In short not only do we need different size of dosages but we also need different size needles, an option that is currently not available.

Article by David I Glaser

 

Anaphylaxis Campaign’s new fact sheet on Insect Sting Allergy

Well done to the Anaphylaxis Campaign on developing its excellent pdf on how to cope with having a severe allergy to wasp, bees and other flying insects.  You can find it on this link and are recommended to download it and print it out for a good read offline.

There is of course a lot more information on this website but it is nevertheless helpful to have a crib sheet to take away with you!

Well done to my friends at the Campaign for this document!

by David I Glaser

 

Heat and Cold – complications of storage of EpiPens, Jext and Anapen injectors

I am getting an increasing number of worried enquiries about how best to store adrenaline injectors in warm or cold climates.  Does heat and cold make our Epipens, Jext and Anapen injectors inactive and potentially life threatening?

The manufacturers do have guidelines but they are fairly useless for the real world.

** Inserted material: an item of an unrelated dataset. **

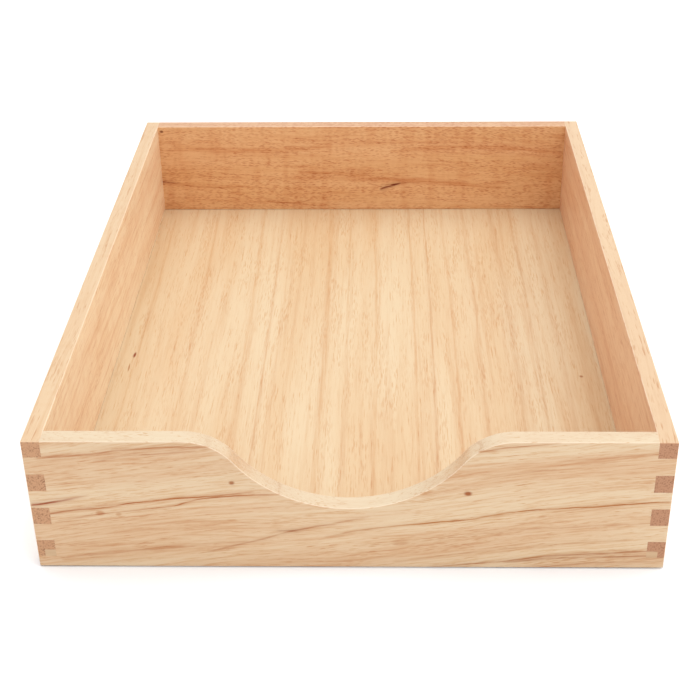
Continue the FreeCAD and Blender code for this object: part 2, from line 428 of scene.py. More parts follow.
    def _paint_sheen_and_highlights(self, tree: Tree, place: Node, ground: Node) -> Node:
        """Paint a sheen over the faces that look up and a highlight along the rounded arrises, by mixing in
        set colours.

        Args:
            tree: The material's tree.
            place: The piece's own coordinates.
            ground: The planed face's colour, before its pores.

        Returns:
            The colour with the painted sheen and painted highlights.
        """
        parts = add_node(tree, "SeparateXYZ", {}, {0: place.outputs["Normal"]})
        # Painted sheen: the faces that look up are mixed towards the edge colour, greyed like a sheen of the
        # light above.
        top_sheen_mask = add_node(tree, "MapRange", SMOOTH, {
            "Value": parts.outputs["Z"], "From Min": 0.45, "From Max": 0.95, "To Max": self.top_sheen_share,
        })
        edge = add_node(tree, "Mix", BLEND, {0: top_sheen_mask, 6: ground, 7: linear(self.edge)})
        # Painted highlight: the rounded arrises, half turned towards the board's thickness, are mixed
        # towards the arris colour.
        lean = add_node(tree, "Math", {"operation": "ABSOLUTE"}, {0: parts.outputs[self._through()]})
        rises = add_node(tree, "MapRange", SMOOTH, {"Value": lean, "From Min": 0.15, "From Max": 0.5})
        falls = add_node(tree, "MapRange", SMOOTH, {
            "Value": lean, "From Min": 0.98, "From Max": 0.8, "To Max": self.arris_highlight_share,
        })
        rounded = add_node(tree, "Math", TIMES, {0: rises, 1: falls})
        return add_node(tree, "Mix", BLEND, {0: rounded, 6: edge, 7: linear(self.arris)})

    def _pores(self, tree: Tree, grain: Node) -> Node:
        """Add the open pores: short thin dashes in clusters, and long streaks.

        Args:
            tree: The material's tree.
            grain: The grain's coordinates in mm.

        Returns:
            1 in a pore, 0 beside it.
        """
        long, wide = self.pore_size
        cells = add_node(tree, "VectorMath", TIMES, {0: grain, 1: (1 / long, 1 / wide, 1 / wide)})
        dash = add_node(tree, "TexVoronoi", {}, {"Vector": cells, "Scale": 1.0})
        slim = add_node(tree, "MapRange", SMOOTH, {"Value": dash, "From Min": 0.44, "From Max": 0.22})
        crowd = self._texture(tree, grain, PORE_CROWDS, 3.0)
        share = self.pore_share
        gate = add_node(tree, "MapRange", SMOOTH, {
            "Value": crowd, "From Min": 0.64 - 0.34 * share, "From Max": 0.8 - 0.3 * share,
        })
        short = add_node(tree, "Math", TIMES, {0: slim, 1: gate})
        threads = self._texture(tree, grain, self.streak_size, 2.0, 0.6)
        streak = add_node(tree, "MapRange", SMOOTH, {"Value": threads, "From Min": 0.6, "From Max": 0.7})
        return add_node(tree, "Math", {"operation": "MAXIMUM"}, {0: short, 1: streak})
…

EpiPen say “You should take your EpiPen Auto-Injector everywhere you go, but it should be kept at room temperature (25°C, 77°F) until the marked expiration date, when it should be replaced” .  Just  how is someone meant to keep their EpiPens at this precise temperature and surely a range of temperatures would be more helpful.  In their advice to professionals (not patients) it says:

“EpiPen and EpiPen Jr Auto-Injectors should be stored in the carrier tube provided at a temperature of 25ºC (77ºF); however, temperature excursions between 15ºC and 30ºC (59ºF to 86ºF) are permitted.”

Just what is a temperature “excursion” and how long does an excursion last?  Suppose the safe temperature is exceeded?  Are patients never allowed to go to the beach or play in the snow and just how are patients expected to maintain this temperature range?

Finally, why is the advice to professionals different to advice to patients?